■ To do ■
Set down exactly the lines of the listing below, please, beginning with the first and ending with the line that holds "obj.matrix_parent_inverse = Matrix.Identity(4)".

= = = = = = =

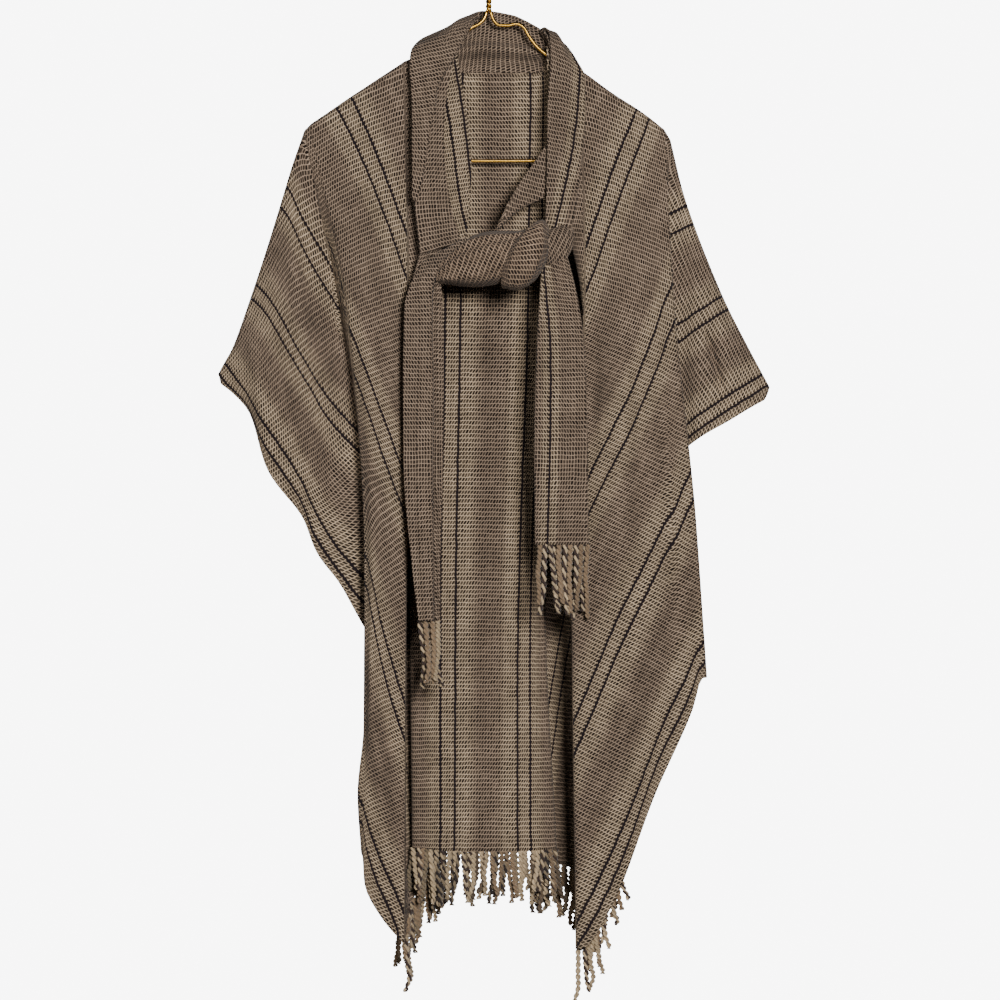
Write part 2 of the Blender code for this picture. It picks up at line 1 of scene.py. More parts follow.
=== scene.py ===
import math
import bpy
import numpy as np
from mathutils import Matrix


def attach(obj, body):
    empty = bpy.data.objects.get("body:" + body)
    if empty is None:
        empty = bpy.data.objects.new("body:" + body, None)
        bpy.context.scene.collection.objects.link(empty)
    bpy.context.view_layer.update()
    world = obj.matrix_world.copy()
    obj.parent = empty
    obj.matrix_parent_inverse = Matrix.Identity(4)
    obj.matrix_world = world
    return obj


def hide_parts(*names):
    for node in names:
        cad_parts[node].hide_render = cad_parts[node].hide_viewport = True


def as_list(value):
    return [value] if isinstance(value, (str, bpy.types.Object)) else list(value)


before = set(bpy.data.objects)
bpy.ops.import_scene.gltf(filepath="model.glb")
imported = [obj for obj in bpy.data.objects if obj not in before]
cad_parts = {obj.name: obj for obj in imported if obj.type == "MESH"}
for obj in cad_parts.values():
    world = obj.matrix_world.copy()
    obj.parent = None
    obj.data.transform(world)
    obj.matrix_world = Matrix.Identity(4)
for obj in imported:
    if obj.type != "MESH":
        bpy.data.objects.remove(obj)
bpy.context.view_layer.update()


# BODY CLOTH
# One coarse woven wool cloth, 1.10 m wide, with pairs of thin navy-black stripes along it. It is slit down the
# front, laid over the hanger's arms without a shoulder seam, and hangs in long folds with its corners lowest.
MM = 0.001
WOOL_THICKNESS = 1.7 * MM
YARN_PITCH = 3.4 * MM
ROW_PITCH = 5.0 * MM
FLOAT_LEAN = 0.7
YARN_WANDER = 2.8 * MM
STRIPE_PAIRS = ((39, 58), (174, 195), (309, 332), (426, 443), (528, 542))


def link(tree, value, socket):
    """Puts a number, a tuple or another node's output into a socket."""
    if isinstance(value, (int, float, tuple)):
        socket.default_value = value
    else:
        tree.links.new(value, socket)


def calc(tree, operation, *values):
    """One step of arithmetic on numbers or sockets."""
    node = tree.nodes.new("ShaderNodeMath")
    node.operation = operation
    for value, socket in zip(values, node.inputs):
        link(tree, value, socket)
    return node.outputs[0]


def product(tree, *values):
    """Numbers or sockets multiplied from left to right."""
    result = values[0]
    for value in values[1:]:
        result = calc(tree, "MULTIPLY", result, value)
    return result


def scaled(tree, value, factor, offset):
    """The value times the factor, plus the offset."""
    return calc(tree, "MULTIPLY_ADD", value, factor, offset)


def distance(tree, value, place):
    """How far the value lies from the place, to either side."""
    return calc(tree, "ABSOLUTE", calc(tree, "SUBTRACT", value, place))


def fade(tree, value, start, end):
    """0 below start, 1 above end and a smooth step between; the other way round where start is the larger."""
    node = tree.nodes.new("ShaderNodeMapRange")
    node.interpolation_type = "SMOOTHSTEP"
    for put, socket in ((value, "Value"), (start, "From Min"), (end, "From Max")):
        link(tree, put, node.inputs[socket])
    return node.outputs["Result"]


def blend_colours(tree, share, first, second, how="MIX"):
    """The first colour where share is 0 and the second, or its product with the first, where share is 1."""
    node = tree.nodes.new("ShaderNodeMix")
    node.data_type = "RGBA"
    node.blend_type = how
    link(tree, share, node.inputs[0])
    link(tree, first, node.inputs[6])
    link(tree, second, node.inputs[7])
    return node.outputs[2]


def darkened(tree, colour, shade, tints=(1, 1, 1)):
    """The colour times the shade, with a tint for each of red, green and blue."""
    grey = tree.nodes.new("ShaderNodeCombineColor")
    for socket, tint in zip(grey.inputs, tints):
        link(tree, calc(tree, "MULTIPLY", shade, tint), socket)
    return blend_colours(tree, 1.0, colour, grey.outputs[0], "MULTIPLY")


def noise(tree, place, scale, detail=2.0):
    """Soft patches about a place: scale of them to the metre, with finer ones laid over them detail times."""
    node = tree.nodes.new("ShaderNodeTexNoise")
    for put, socket in ((place, "Vector"), (scale, "Scale"), (detail, "Detail")):
        link(tree, put, node.inputs[socket])
    return node.outputs


def chance(tree, *numbers):
    """One random value from 0 to 1 for each whole step of one number or two."""
    node = tree.nodes.new("ShaderNodeTexWhiteNoise")
    whole = [calc(tree, "FLOOR", number) for number in numbers]
    if len(whole) == 1:
        node.noise_dimensions = "1D"
        link(tree, whole[0], node.inputs["W"])
    else:
        cell = tree.nodes.new("ShaderNodeCombineXYZ")
        for value, socket in zip(whole, cell.inputs):
            link(tree, value, socket)
        link(tree, cell.outputs[0], node.inputs["Vector"])
    return node.outputs["Value"]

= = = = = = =

■ Solution for this exercise ■
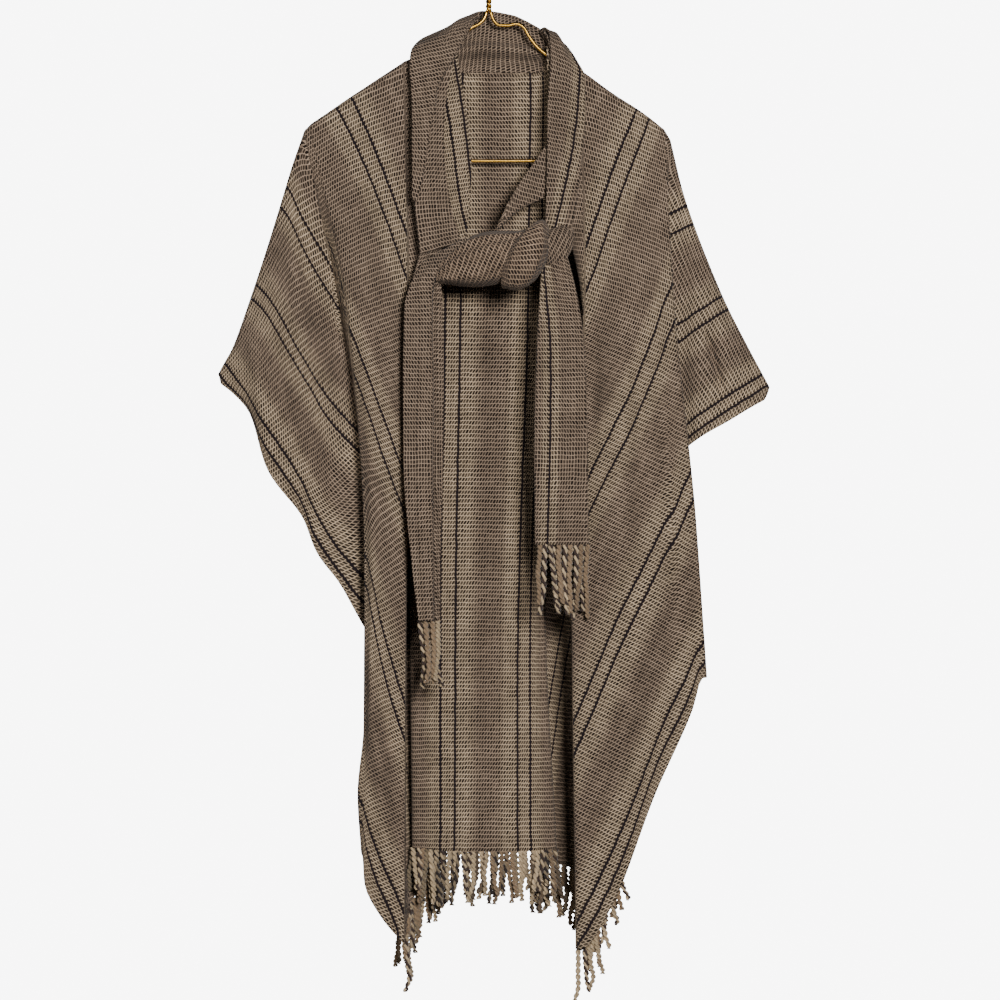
Write part 2 of the Blender code for this picture. It picks up at line 1 of scene.py. More parts follow.
=== scene.py ===
import math
import bpy
import numpy as np
from mathutils import Matrix


def attach(obj, body):
    empty = bpy.data.objects.get("body:" + body)
    if empty is None:
        empty = bpy.data.objects.new("body:" + body, None)
        bpy.context.scene.collection.objects.link(empty)
    bpy.context.view_layer.update()
    world = obj.matrix_world.copy()
    obj.parent = empty
    obj.matrix_parent_inverse = Matrix.Identity(4)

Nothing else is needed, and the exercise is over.